こんにちは、イマジカデジタルスケープの伊藤和博です。
今回は、Illustrator 2022から「3D・マテリアル・その3」をご紹介します。
前回および前々回のブログにて、3Dのオブジェクト、レンダラー、マテリアル、グラフィックについてご紹介してきましたが、今回はライトに関してご紹介していきます。
ライトは3Dオブジェクトに陰影を与えることが可能になりますが、オブジェクトそのものへの陰影は、より凹凸がある3Dオブジェクトで、強いライトであればあるほどコントラスト差が強くなり、結果、影も強く出ます。
オブジェクトからアートボード上に落ちる影は、ライトの強さはもちろん、ライトとオブジェクトの乖離率が影響し、影が落ちる方向はライトの照射角が影響します。特にオブジェクトからアートボード上に落ちる影は、使用しているレンダラーによってもクオリティが異なりますので、その辺りをご紹介していきます。
3Dとマテリアルパネルのライトを選択すると、最初にプリセットが表示されます。標準、拡散、左上、右上と4つのプリセットがありますが、デフォルトでは標準が適用されます。また、各プリセット毎にライトのカラー、強度、回転、高さ、柔らかさ、環境光の強度のデフォルトが設定されており、プリセットの適用後、それぞれにカスタマイズが可能です。
以下は、平面、押し出し、回転体、膨張のオブジェクトに、それぞれ標準、拡散、左上、右上のデフォルトを照射したものになり、レンダラーはリアルタイムプレビューを使用しています。なお、オリジナル2Dと記載しているオブジェクトは、「平面」を適用しており、ライトを適用しているものの、向きや回転などは行なっていないため、ライトを照射しているようには見えないかと思いますが、微妙に陰影は変化しています。
同じものをレイトレースに変更すると以下のようになり、よりリアルに表示されるようになります。なお、レイトレースを使用すると、オブジェクトの複雑さやサイズに応じて表示までに遅延が発生する場合があります。また、複雑なパスを持つオブジェクトには、3D効果は部分的に適用されます。
アートボードに影を落とす場合には、シャドウにチェックをいれます。ライトのプリセットに応じて影が落ちる方向も異なります。3DとマテリアルパネルのシャドウをONにし、シャドウを落とす位置を、オブジェクトの下または背面、オブジェクトからの距離とシャドウの境界を設定します。

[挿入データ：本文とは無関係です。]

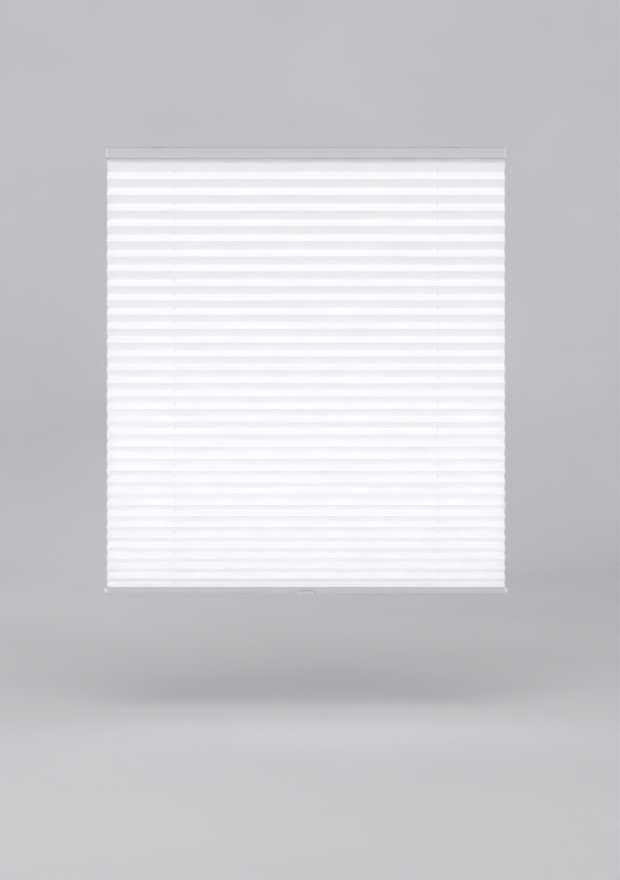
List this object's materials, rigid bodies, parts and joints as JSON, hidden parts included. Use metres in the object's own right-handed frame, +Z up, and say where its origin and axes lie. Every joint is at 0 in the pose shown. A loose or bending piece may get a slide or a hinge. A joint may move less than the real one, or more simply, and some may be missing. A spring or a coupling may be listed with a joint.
{
  "type": "pleated blind",
  "caption": "Cordless pleated window blind: head rail with a hidden spring winder, pleated cloth, and a sliding bottom rail with a finger grip that stays where it is put.",
  "frame": {"origin": "middle of the plane that the two brackets are screwed to, on the line through their screw holes", "axes": "+X to the right seen from the room, +Y towards the glass, +Z up; the blind hangs down from the origin"},
  "size_m": [0.8252, 0.0335, 0.9107],
  "materials": {
    "pleat_cloth": "fine plain weave, matt, stiffened to hold its folds",
    "rail_aluminium": "satin anodised, pale silver grey",
    "cap_plastic": "fine satin, light grey",
    "grip_plastic": "fine satin, mid grey",
    "bracket_steel": "zinc plated",
    "housing_plastic": "moulded, light grey",
    "wheel_plastic": "moulded, off-white",
    "strip_plastic": "extruded, white",
    "fastener_steel": "bright zinc",
    "spring_steel": "polished, blue grey",
    "cord_fibre": "braided, white"
  },
  "bodies": {
    "head": {"head_rail": "rail_aluminium", "head_cap_left": "cap_plastic", "head_cap_right": "cap_plastic", "bracket_left": "bracket_steel", "bracket_right": "bracket_steel", "motor_base": "housing_plastic", "motor_cover": "housing_plastic", "motor_screws": "fastener_steel", "wheel_axles": "fastener_steel", "spring_band": "spring_steel", "roller_cradle_left": "wheel_plastic", "roller_cradle_right": "wheel_plastic", "roller_pin_left": "fastener_steel", "roller_pin_right": "fastener_steel", "head_fabric_strip": "strip_plastic", "pleated_fabric": "pleat_cloth", "lift_cord_left": "cord_fibre", "lift_cord_right": "cord_fibre"},
    "lower_rail": {"bottom_rail": "rail_aluminium", "bottom_cap_left": "cap_plastic", "bottom_cap_right": "cap_plastic", "bottom_fabric_strip": "strip_plastic", "finger_grip": "grip_plastic", "cord_anchor_left": "wheel_plastic", "cord_anchor_right": "wheel_plastic"},
    "left_spool": {"cord_spool_left": "wheel_plastic", "cord_winding_left": "cord_fibre"},
    "spring_wheel": {"spring_drum": "wheel_plastic"},
    "storage_wheel": {"storage_drum": "wheel_plastic"},
    "right_spool": {"cord_spool_right": "wheel_plastic", "cord_winding_right": "cord_fibre"},
    "left_roller": {"guide_roller_left": "wheel_plastic"},
    "right_roller": {"guide_roller_right": "wheel_plastic"}
  },
  "joints": [
    {"name": "bottom_rail_slide", "type": "slide", "parent": "head", "child": "lower_rail", "axis": [0, 0, 1], "range_m": [-0.24, 0.83], "deforming": ["pleated_fabric", "lift_cord_left", "lift_cord_right"]},
    {"name": "left_spool_turn", "type": "hinge", "parent": "head", "child": "left_spool", "pos_m": [-0.0255, 0, -0.0097], "axis": [0, 0, 1], "range_deg": [-7609.9, 2201.2]},
    {"name": "spring_drum_turn", "type": "hinge", "parent": "head", "child": "spring_wheel", "pos_m": [-0.0085, 0, -0.0097], "axis": [0, 0, 1], "range_deg": [-2201.2, 7609.9]},
    {"name": "storage_drum_turn", "type": "hinge", "parent": "head", "child": "storage_wheel", "pos_m": [0.0085, 0, -0.0097], "axis": [0, 0, 1], "range_deg": [-7609.9, 2201.2]},
    {"name": "right_spool_turn", "type": "hinge", "parent": "head", "child": "right_spool", "pos_m": [0.0255, 0, -0.0097], "axis": [0, 0, 1], "range_deg": [-2201.2, 7609.9]},
    {"name": "left_roller_turn", "type": "hinge", "parent": "head", "child": "left_roller", "pos_m": [-0.26605, 0.00625, -0.01005], "axis": [0, 1, 0], "range_deg": [-3482.3, 12040.4]},
    {"name": "right_roller_turn", "type": "hinge", "parent": "head", "child": "right_roller", "pos_m": [0.26605, 0.00625, -0.01005], "axis": [0, 1, 0], "range_deg": [-12040.4, 3482.3]}
  ],
  "couplings": [
    {"joint": "left_spool_turn", "follows": "bottom_rail_slide", "rad_per_m": -160},
    {"joint": "spring_drum_turn", "follows": "bottom_rail_slide", "rad_per_m": 160},
    {"joint": "storage_drum_turn", "follows": "bottom_rail_slide", "rad_per_m": -160},
    {"joint": "right_spool_turn", "follows": "bottom_rail_slide", "rad_per_m": 160},
    {"joint": "left_roller_turn", "follows": "bottom_rail_slide", "rad_per_m": 253.16},
    {"joint": "right_roller_turn", "follows": "bottom_rail_slide", "rad_per_m": -253.16}
  ]
}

シャドウの位置を「オブジェクトの背面」にし、リアルタイムプレビューで表示すると以下のようになります。
同様にシャドウの位置を「オブジェクトの背面」にし、レイトレースで表示すると以下のようになります。「拡散」など、影のクオリティが全然違うことを確認します。

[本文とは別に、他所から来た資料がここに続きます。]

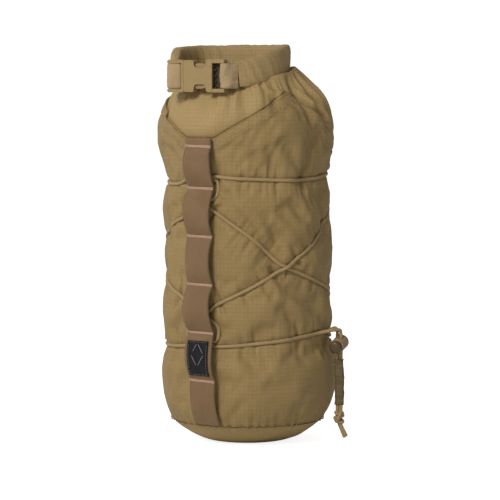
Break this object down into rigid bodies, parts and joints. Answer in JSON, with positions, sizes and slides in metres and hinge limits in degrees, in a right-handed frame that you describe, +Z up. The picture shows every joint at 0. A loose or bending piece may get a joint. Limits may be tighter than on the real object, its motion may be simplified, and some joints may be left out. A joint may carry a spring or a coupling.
{
  "type": "stuff sack",
  "caption": "Roll-top stuff sack with webbing daisy chains, criss-cross elastic lacing, a cord-lock pull and a side-release buckle.",
  "frame": {"origin": "centre of the flat bottom, where the sack stands", "axes": "+Z up the sack, -Y towards the buckle and the front daisy chain, +X towards the cord lock"},
  "size_m": [0.1563, 0.152, 0.3196],
  "materials": {
    "ripstop": "ripstop weave",
    "webbing": "twill webbing",
    "thread": "polyester thread",
    "cord": "braided",
    "label": "woven",
    "buckle": "satin moulded",
    "button": "satin moulded",
    "stiffener": "matt",
    "spring": "drawn wire"
  },
  "bodies": {
    "sack": {"bottom_panel": "ripstop", "body_panel": "ripstop", "collar_panel": "ripstop", "front_daisy_chain": "webbing", "right_daisy_chain": "webbing", "left_daisy_chain": "webbing", "front_bartack_1": "thread", "front_bartack_2": "thread", "front_bartack_3": "thread", "front_bartack_4": "thread", "front_bartack_5": "thread", "front_bartack_6": "thread", "right_bartack_1": "thread", "right_bartack_2": "thread", "right_bartack_3": "thread", "right_bartack_4": "thread", "right_bartack_5": "thread", "right_bartack_6": "thread", "left_bartack_1": "thread", "left_bartack_2": "thread", "left_bartack_3": "thread", "left_bartack_4": "thread", "left_bartack_5": "thread", "left_bartack_6": "thread", "label": "label", "shock_cord": "cord"},
    "roll_top": {"roll_closure": "ripstop", "mouth_stiffener": "stiffener", "buckle_socket": "buckle", "socket_tab": "webbing"},
    "plug": {"buckle_plug": "buckle", "plug_tab": "webbing"},
    "prong_upper": {"prong_upper": "buckle"},
    "prong_lower": {"prong_lower": "buckle"},
    "cord_lock": {"cord_lock_barrel": "buckle", "cord_lock_spring": "spring"},
    "button": {"cord_lock_button": "button"},
    "pull": {"cord_tails": "cord", "pull_sleeve": "ripstop"}
  },
  "joints": [
    {"name": "roll_lift", "type": "hinge", "parent": "sack", "child": "roll_top", "pos_m": [-0.0079, 0.01217, 0.292], "axis": [-0.9781, -0.2079, 0], "range_deg": [0, 20]},
    {"name": "plug_release", "type": "slide", "parent": "roll_top", "child": "plug", "axis": [-0.9781, -0.2079, 0], "range_m": [0, 0.026]},
    {"name": "prong_upper_flex", "type": "hinge", "parent": "plug", "child": "prong_upper", "pos_m": [-0.01264, -0.06654, 0.301], "axis": [-0.2079, 0.9781, 0], "range_deg": [0, 8], "stiffness_Nm_per_rad": 0.2},
    {"name": "prong_lower_flex", "type": "hinge", "parent": "plug", "child": "prong_lower", "pos_m": [-0.01264, -0.06654, 0.287], "axis": [-0.2079, 0.9781, 0], "range_deg": [-8, 0]},
    {"name": "lock_swing", "type": "hinge", "parent": "sack", "child": "cord_lock", "pos_m": [0.07664, 0.01699, 0.09], "axis": [0.2164, -0.9763, 0], "range_deg": [0, 35]},
    {"name": "button_press", "type": "slide", "parent": "cord_lock", "child": "button", "axis": [-0.2117, 0.955, 0.2079], "range_m": [0, 0.0022], "stiffness_N_per_m": 40},
    {"name": "pull_draw", "type": "slide", "parent": "cord_lock", "child": "pull", "axis": [0, 0, -1], "range_m": [0, 0.025], "stiffness_N_per_m": 20}
  ],
  "couplings": [
    {"joint": "prong_lower_flex", "follows": "prong_upper_flex", "ratio": -1}
  ]
}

シャドウの位置を「オブジェクトの下」にし、リアルタイムプレビューで表示すると以下のようになります。
同様にシャドウの位置を「オブジェクトの下」にし、レイトレースで表示すると以下のようになります。レイトレースにすると、やはり「拡散」に関してはよりリアルに表現されるのがわかります。
なお、このシャドウは、シャドウの位置(下または背面)や、レンダラーを問わず、3Dオブジェクトの背面に別のオブジェクトがある場合は、そのオブジェクトに対してシャドウがかかります。

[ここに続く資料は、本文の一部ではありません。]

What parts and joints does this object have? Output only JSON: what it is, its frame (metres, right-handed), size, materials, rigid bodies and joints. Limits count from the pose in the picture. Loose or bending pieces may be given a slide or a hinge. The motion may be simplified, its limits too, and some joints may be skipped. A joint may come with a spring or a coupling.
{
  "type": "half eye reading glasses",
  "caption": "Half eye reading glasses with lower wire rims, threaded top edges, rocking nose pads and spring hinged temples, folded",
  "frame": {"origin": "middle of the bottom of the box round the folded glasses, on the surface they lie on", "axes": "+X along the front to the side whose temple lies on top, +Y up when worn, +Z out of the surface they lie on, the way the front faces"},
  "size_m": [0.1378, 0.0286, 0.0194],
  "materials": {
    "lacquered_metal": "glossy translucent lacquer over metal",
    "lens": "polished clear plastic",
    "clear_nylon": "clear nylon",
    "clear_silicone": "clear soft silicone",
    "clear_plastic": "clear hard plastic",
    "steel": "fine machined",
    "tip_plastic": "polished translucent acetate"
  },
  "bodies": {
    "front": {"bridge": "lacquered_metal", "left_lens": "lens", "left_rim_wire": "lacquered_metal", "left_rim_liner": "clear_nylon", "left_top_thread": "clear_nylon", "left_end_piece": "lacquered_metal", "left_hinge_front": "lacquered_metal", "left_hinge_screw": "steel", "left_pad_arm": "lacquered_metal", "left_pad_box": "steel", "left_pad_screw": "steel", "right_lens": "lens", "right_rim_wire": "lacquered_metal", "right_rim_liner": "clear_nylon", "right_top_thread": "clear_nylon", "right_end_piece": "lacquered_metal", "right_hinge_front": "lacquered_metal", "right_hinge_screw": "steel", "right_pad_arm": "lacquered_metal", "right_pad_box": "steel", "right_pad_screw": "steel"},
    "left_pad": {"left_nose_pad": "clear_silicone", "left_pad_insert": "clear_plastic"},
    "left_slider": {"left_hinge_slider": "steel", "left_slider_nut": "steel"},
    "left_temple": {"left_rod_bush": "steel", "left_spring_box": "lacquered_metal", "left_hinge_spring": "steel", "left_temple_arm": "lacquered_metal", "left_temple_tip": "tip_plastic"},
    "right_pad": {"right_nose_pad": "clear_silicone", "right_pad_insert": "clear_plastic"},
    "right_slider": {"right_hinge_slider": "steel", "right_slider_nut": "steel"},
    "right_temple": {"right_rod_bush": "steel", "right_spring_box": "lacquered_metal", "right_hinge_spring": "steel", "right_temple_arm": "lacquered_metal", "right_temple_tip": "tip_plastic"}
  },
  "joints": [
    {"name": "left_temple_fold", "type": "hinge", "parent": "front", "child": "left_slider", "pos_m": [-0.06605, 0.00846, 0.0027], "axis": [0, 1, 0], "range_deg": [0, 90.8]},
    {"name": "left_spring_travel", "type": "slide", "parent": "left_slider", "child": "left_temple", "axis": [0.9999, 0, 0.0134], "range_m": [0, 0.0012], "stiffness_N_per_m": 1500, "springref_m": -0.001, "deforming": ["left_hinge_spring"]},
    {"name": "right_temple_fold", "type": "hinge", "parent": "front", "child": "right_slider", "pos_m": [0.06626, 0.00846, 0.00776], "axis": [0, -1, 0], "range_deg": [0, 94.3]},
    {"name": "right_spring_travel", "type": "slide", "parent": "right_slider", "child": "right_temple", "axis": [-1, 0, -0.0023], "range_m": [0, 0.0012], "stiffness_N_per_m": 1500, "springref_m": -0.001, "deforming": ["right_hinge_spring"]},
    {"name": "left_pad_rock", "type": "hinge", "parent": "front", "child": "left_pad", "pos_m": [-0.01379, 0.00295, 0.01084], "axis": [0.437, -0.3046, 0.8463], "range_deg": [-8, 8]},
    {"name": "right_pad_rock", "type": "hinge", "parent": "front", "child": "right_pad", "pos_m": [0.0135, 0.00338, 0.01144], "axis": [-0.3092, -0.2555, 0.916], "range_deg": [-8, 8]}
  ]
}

なお、ここまでご紹介してきました3Dの機能ですが、配置した画像やラスタライズイメージ、アンカーポイント1つだけの孤立点などには適用できませんので、その点にはご注意ください。
マテリアルもそうですが、このライトとシャドウに関しては、レイトレースのレンダラーが搭載されたことで、従来のIllustratorに比べて非常に美しいライティングができるようになりました。レイトレースの場合、パスの入り組んだ複雑なオブジェクトの場合には少々表示までに時間はかかりますが、時間を待ってでもどんな表示になるのか確認してみたい、と思うほど非常に美しいプレビューを作ります。
3回に渡ってお送りしましたこの3Dに関するブログはここまでとなりますが、サブスタンスのテクノロジーが融合して非常にきれいな3Dが作れるようになりましたので、バージョンアップがまだの方はぜひバージョンアップして使ってみてください。